___ MATERIAL FOR THE TASK

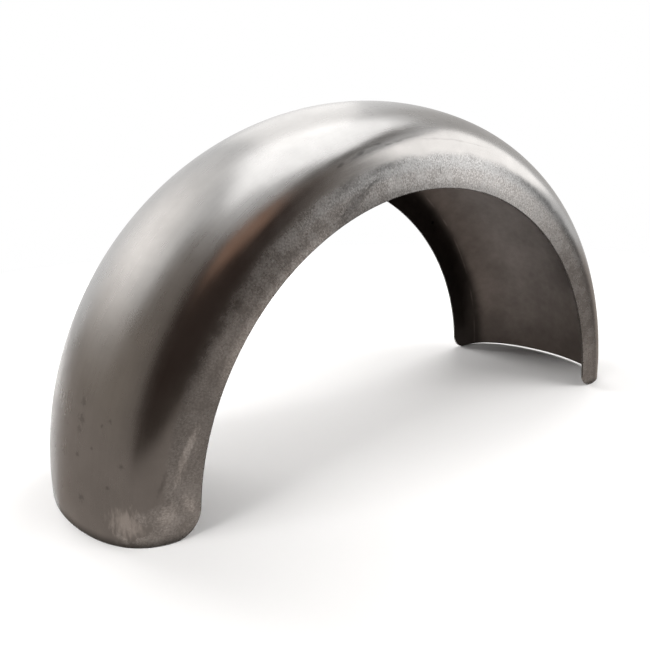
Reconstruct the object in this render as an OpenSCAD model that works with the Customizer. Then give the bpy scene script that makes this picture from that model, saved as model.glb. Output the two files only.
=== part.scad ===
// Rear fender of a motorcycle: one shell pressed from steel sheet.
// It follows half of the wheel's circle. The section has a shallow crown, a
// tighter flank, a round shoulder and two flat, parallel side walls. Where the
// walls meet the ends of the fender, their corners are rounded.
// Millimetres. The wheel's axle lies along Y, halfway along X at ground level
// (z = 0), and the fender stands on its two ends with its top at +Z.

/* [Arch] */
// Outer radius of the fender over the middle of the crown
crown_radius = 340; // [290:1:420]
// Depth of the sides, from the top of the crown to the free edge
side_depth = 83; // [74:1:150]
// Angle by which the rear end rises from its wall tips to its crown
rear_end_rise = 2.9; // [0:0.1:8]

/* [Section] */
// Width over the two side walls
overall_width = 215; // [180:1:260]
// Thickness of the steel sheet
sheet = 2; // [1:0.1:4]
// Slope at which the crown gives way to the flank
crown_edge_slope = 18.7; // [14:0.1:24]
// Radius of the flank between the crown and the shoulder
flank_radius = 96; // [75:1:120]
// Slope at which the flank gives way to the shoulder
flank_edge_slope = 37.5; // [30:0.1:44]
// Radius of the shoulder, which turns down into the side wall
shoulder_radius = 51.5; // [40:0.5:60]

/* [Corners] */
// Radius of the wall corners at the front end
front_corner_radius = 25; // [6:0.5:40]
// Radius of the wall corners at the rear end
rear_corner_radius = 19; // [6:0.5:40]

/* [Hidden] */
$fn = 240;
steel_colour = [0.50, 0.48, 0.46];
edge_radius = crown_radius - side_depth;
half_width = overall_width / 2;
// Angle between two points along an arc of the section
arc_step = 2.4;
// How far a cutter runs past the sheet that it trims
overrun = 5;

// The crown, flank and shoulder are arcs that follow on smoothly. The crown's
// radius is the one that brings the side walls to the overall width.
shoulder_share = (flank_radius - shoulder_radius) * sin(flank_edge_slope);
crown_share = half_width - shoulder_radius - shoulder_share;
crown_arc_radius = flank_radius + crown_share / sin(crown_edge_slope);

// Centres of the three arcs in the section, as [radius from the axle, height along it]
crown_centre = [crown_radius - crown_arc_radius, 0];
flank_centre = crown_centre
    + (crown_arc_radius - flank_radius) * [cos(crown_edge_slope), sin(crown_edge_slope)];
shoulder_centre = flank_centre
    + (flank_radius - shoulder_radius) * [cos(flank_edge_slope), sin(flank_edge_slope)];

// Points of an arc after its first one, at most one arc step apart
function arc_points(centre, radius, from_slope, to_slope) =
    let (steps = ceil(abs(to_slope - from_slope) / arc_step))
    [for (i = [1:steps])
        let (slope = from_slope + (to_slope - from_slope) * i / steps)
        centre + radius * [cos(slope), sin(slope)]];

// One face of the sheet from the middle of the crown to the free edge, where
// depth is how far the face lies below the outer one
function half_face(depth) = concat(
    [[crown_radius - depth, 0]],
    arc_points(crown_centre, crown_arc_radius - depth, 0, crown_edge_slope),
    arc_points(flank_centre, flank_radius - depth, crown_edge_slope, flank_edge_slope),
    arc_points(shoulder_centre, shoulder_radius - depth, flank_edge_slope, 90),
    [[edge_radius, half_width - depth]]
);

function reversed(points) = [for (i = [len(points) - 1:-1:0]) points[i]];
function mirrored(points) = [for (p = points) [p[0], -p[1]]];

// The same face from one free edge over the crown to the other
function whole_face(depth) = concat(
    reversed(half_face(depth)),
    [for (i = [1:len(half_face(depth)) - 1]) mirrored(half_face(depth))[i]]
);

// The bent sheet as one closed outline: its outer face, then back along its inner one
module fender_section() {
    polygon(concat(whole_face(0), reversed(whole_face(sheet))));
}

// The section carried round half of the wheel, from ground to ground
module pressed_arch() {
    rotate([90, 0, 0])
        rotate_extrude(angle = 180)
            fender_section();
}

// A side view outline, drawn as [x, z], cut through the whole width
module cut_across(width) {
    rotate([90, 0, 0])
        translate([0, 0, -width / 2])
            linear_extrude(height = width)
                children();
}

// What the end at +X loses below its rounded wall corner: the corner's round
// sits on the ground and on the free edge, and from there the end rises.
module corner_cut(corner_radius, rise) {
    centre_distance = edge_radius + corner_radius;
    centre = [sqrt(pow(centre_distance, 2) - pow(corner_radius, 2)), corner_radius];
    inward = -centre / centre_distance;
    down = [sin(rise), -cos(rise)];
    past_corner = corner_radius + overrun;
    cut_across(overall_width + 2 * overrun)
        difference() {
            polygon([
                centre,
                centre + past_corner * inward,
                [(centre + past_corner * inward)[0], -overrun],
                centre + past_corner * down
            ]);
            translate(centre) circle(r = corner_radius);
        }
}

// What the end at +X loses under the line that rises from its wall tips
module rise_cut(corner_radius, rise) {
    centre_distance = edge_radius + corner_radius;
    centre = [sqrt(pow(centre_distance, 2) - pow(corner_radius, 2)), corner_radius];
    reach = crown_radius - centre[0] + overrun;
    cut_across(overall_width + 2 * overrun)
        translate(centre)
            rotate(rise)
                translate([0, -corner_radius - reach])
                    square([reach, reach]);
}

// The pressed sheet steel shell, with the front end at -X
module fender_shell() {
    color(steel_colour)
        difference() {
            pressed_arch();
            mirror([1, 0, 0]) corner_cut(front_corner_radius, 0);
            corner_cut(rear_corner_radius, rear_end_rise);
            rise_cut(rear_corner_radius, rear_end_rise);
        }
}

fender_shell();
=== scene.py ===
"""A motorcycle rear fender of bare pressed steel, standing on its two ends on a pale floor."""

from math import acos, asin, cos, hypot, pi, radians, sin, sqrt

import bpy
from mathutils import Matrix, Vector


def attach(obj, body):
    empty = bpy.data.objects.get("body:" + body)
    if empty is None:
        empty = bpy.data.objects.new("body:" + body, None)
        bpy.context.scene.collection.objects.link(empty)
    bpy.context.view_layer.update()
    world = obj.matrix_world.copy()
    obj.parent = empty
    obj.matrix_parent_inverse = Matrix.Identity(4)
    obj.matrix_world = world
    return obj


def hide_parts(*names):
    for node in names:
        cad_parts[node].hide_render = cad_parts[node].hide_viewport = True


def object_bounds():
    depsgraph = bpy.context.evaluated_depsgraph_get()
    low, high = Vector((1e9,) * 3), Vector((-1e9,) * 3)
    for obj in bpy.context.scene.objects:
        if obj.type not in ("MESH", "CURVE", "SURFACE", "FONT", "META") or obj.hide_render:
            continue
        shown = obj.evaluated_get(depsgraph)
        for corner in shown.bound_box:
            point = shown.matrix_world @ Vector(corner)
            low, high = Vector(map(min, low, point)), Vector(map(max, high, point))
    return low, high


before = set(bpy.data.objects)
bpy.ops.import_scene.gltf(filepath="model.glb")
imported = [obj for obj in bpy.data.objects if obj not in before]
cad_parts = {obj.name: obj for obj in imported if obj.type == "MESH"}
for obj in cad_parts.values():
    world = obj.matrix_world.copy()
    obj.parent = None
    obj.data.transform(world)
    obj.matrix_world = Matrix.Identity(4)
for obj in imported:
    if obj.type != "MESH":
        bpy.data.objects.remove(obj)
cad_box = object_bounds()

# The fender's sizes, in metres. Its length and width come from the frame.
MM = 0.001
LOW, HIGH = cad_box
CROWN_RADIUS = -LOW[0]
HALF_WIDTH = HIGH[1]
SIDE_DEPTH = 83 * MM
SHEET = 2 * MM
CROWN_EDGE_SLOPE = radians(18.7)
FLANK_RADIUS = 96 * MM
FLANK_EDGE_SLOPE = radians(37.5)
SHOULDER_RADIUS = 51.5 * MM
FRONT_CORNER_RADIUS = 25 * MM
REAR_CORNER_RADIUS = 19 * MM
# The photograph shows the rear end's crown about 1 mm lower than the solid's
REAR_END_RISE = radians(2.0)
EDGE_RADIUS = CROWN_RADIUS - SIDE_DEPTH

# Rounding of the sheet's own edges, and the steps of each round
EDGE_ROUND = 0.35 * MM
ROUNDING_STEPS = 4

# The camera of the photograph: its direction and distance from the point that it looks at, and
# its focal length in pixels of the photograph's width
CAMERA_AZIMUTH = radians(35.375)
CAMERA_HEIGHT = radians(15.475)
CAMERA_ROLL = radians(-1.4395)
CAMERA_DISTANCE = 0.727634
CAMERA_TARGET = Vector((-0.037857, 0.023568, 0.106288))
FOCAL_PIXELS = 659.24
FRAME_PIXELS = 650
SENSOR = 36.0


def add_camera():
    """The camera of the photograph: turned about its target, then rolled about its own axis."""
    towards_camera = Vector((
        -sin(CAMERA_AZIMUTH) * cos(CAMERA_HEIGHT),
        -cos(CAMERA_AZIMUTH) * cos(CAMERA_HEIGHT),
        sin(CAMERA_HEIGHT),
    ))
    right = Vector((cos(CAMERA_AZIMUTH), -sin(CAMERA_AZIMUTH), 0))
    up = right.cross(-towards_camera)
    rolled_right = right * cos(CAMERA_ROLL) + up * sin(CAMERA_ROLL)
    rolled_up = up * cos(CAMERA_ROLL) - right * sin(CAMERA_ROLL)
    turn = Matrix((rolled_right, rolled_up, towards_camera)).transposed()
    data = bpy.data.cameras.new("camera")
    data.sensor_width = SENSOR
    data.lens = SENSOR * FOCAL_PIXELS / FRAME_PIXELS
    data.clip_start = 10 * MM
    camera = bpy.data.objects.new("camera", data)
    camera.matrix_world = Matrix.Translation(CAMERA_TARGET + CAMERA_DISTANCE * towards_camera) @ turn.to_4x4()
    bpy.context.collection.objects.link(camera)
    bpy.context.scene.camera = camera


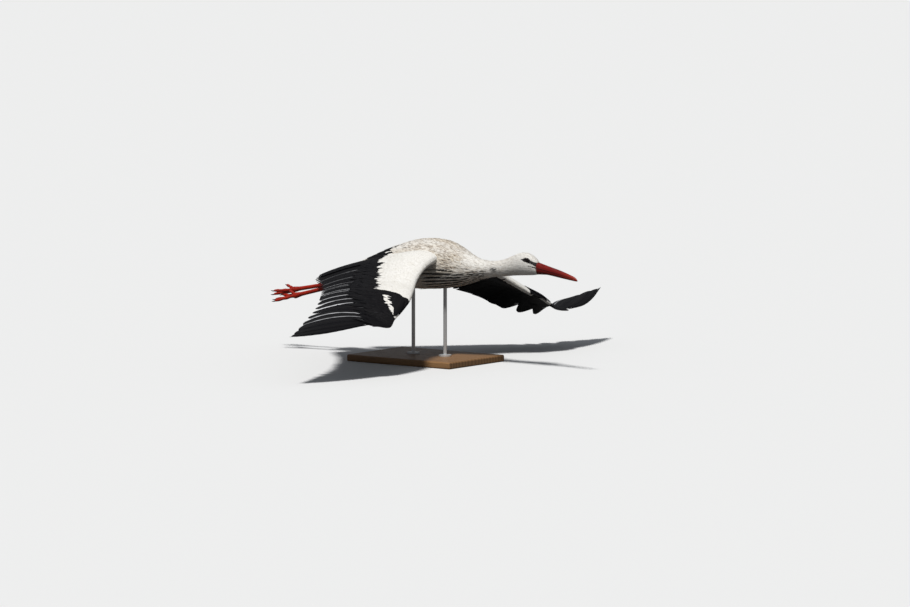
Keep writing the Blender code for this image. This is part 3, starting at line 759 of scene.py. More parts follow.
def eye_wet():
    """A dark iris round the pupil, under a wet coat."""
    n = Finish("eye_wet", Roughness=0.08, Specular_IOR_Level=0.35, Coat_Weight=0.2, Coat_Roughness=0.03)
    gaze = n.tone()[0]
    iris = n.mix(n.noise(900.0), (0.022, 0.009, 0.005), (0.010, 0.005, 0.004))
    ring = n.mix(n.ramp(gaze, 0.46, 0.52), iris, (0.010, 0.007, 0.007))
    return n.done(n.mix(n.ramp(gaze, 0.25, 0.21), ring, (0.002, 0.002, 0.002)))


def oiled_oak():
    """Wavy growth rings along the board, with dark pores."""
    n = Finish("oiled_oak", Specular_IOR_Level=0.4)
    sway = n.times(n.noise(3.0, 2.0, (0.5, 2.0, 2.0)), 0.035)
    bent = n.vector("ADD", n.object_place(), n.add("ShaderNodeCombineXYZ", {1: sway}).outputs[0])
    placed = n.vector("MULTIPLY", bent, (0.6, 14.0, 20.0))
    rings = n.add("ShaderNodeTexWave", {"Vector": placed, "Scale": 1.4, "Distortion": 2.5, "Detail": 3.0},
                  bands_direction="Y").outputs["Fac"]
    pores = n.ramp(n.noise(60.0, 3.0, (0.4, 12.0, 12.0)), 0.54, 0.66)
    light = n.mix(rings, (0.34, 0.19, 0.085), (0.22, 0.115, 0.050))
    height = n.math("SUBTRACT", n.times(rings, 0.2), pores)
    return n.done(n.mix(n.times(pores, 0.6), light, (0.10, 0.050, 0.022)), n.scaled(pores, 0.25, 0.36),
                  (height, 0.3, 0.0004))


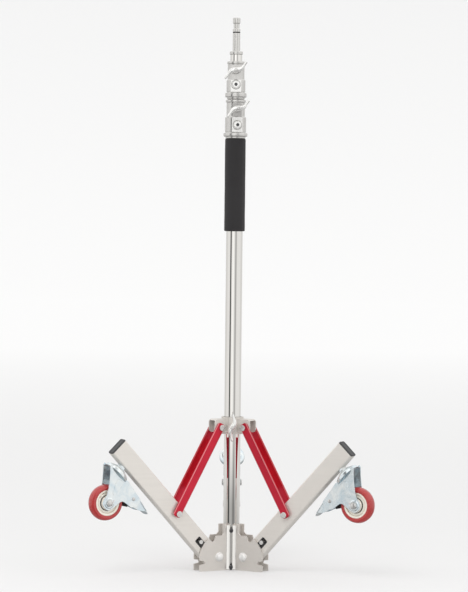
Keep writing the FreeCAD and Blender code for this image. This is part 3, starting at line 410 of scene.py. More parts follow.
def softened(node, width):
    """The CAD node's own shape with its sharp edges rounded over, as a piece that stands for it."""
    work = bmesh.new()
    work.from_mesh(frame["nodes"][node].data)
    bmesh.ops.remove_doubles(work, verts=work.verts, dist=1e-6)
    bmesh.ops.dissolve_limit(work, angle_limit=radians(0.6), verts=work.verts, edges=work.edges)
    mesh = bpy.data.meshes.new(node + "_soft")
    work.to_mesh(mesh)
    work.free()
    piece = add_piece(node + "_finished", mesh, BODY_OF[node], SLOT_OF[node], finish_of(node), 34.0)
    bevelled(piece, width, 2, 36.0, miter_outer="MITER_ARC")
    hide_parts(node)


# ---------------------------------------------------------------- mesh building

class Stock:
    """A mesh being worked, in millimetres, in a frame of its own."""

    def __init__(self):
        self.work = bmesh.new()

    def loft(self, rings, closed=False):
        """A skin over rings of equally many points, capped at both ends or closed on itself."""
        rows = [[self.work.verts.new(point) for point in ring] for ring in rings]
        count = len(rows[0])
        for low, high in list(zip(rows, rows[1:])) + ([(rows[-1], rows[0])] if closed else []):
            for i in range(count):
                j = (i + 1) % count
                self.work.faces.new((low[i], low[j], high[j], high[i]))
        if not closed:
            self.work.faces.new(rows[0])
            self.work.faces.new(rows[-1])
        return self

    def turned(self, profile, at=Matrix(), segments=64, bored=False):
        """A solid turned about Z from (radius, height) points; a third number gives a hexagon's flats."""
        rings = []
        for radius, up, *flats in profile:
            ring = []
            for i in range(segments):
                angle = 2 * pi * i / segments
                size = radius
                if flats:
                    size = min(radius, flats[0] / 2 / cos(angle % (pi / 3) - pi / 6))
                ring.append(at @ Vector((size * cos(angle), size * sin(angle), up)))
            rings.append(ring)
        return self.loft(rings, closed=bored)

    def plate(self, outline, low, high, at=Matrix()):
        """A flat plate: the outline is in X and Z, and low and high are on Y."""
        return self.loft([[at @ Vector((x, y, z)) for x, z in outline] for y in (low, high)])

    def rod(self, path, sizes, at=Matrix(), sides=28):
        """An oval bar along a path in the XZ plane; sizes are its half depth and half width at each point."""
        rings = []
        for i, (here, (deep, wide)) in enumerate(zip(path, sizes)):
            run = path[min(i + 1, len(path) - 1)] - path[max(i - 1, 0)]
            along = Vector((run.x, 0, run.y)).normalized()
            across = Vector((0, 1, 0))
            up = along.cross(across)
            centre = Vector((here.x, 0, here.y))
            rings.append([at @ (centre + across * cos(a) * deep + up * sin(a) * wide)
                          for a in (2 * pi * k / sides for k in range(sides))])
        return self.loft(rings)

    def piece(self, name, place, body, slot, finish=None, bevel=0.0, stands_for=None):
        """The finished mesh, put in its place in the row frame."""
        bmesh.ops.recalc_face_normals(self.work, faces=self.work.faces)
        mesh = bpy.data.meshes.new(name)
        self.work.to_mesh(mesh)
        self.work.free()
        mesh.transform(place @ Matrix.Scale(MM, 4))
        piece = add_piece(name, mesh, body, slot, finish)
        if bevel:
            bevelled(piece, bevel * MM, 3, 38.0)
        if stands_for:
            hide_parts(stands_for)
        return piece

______

Emit only the lines from the one containing "Keep writing the FreeCAD" through the one containing "self.work = bmesh.new()", copied exactly.

Keep writing the FreeCAD and Blender code for this image. This is part 3, starting at line 410 of scene.py. More parts follow.
def softened(node, width):
    """The CAD node's own shape with its sharp edges rounded over, as a piece that stands for it."""
    work = bmesh.new()
    work.from_mesh(frame["nodes"][node].data)
    bmesh.ops.remove_doubles(work, verts=work.verts, dist=1e-6)
    bmesh.ops.dissolve_limit(work, angle_limit=radians(0.6), verts=work.verts, edges=work.edges)
    mesh = bpy.data.meshes.new(node + "_soft")
    work.to_mesh(mesh)
    work.free()
    piece = add_piece(node + "_finished", mesh, BODY_OF[node], SLOT_OF[node], finish_of(node), 34.0)
    bevelled(piece, width, 2, 36.0, miter_outer="MITER_ARC")
    hide_parts(node)


# ---------------------------------------------------------------- mesh building

class Stock:
    """A mesh being worked, in millimetres, in a frame of its own."""

    def __init__(self):
        self.work = bmesh.new()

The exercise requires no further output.